For as long as cheap laptops have existed, the budget tier belonged to Windows machines and Chromebooks. Apple sat above the fray, charging premium prices and letting everyone else scrap over the floor. The MacBook Neo ended that arrangement. Now the most talked-about affordable laptop of the season is an Apple product, and Dell is the one playing catch-up on price.

Watching the two companies trade places, even partially, is the genuinely fun part of this story. Dell has to prove the XPS 13 can win on the metrics that actually move budget buyers: durability, repairability, battery life, and the unglamorous business of bulk IT support. Apple has to prove the Neo's classroom momentum holds once the novelty wears off and the second purchasing cycle comes around.
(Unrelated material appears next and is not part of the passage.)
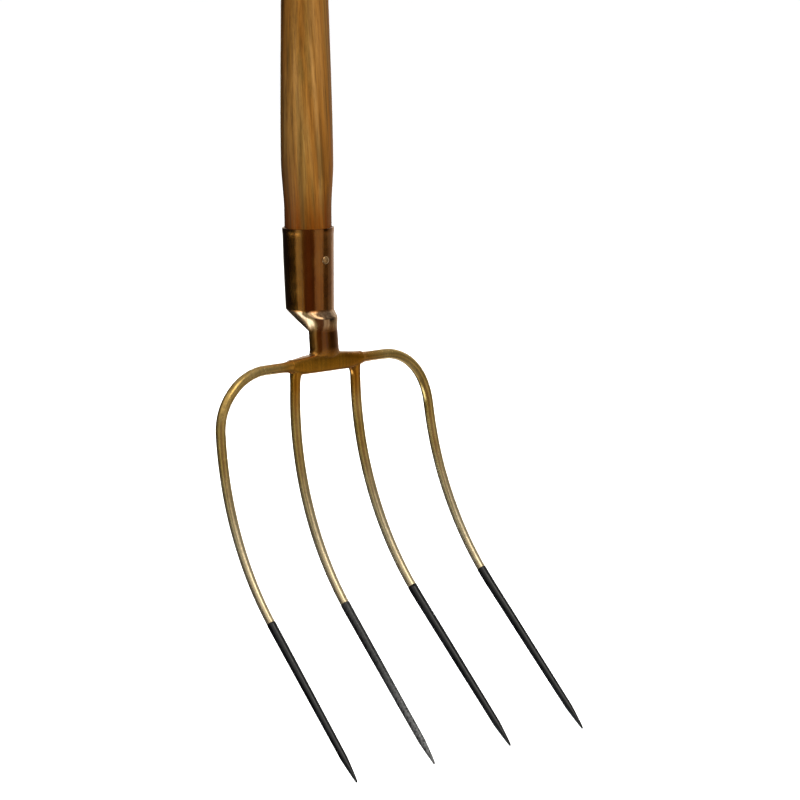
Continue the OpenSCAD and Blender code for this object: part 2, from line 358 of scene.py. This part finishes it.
def lacquer_material():
    m = Nodes("lacquered_steel")
    cloud = m.noise(38.0, 4, 0.6, warp=0.4)
    drawn = m.stretched((520, 520, 14), 4, 0.65)
    speck = m.noise(900.0, 2, 0.5)
    high = m.height()

    def clouded(dark, middle, light):
        return m.ramp(cloud, (0.30, dark), (0.50, middle), (0.70, light))

    # Red-brown round the socket and neck, orange on the bridge, olive down the tines; the bridge's orange is
    # made brighter as a painted reflection
    head = clouded((0.27, 0.080, 0.007), (0.34, 0.118, 0.013), (0.38, 0.155, 0.026))
    bar = clouded((0.42, 0.160, 0.006), (0.48, 0.205, 0.010), (0.54, 0.260, 0.024))
    tine = clouded((0.40, 0.245, 0.055), (0.50, 0.325, 0.095), (0.60, 0.420, 0.160))
    color = m.blend(m.fall(high, BRIDGE.z - 2 * MM, BRIDGE.z + 14 * MM), head, bar)
    outwards = m.math("ABSOLUTE", m.toward(RIGHT))
    on_arm = m.span(outwards, BRIDGE_HALF.x - 6 * MM, BRIDGE_HALF.x + 30 * MM)
    below = m.fall(high, BRIDGE.z - 50 * MM, BRIDGE.z - 10 * MM)
    on_tine = m.math("MAXIMUM", on_arm, below)
    color = m.blend(on_tine, color, tine)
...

Neither outcome is settled. Apple's head start in Kansas City is real, but one district isn't a national rollout. Dell's price and distribution are real, but a low number on a sticker doesn't close a school contract by itself.

What to watch from here

The early tell will be procurement. Watch whether any school district announces an XPS 13 fleet order in the coming months, and how big it is next to Apple's 4,500-unit Kansas City deal. That's the scoreboard that matters, not any consumer review.

The second tell is whether Dell holds the line on price. Launch pricing is a marketing event. Sustained pricing, especially after the back-to-school rush, is the real signal of how serious Dell is about owning this tier. If the $599 student rate quietly disappears by autumn, it was a stunt. If it sticks, Dell means it.

The third thing worth tracking is Apple's response. The company doesn't usually start price wars, and it's not clear it wants one now. But if the XPS 13 starts pulling district contracts, Apple has every reason to defend the ground the Neo just took.

For now, the laptop is on shelves, the price is set, and the comparison is unavoidable. Whether Dell can turn a famous name and a sharp number into the kind of run Apple is having, well, that's the open question.

Ask again when the school orders come in.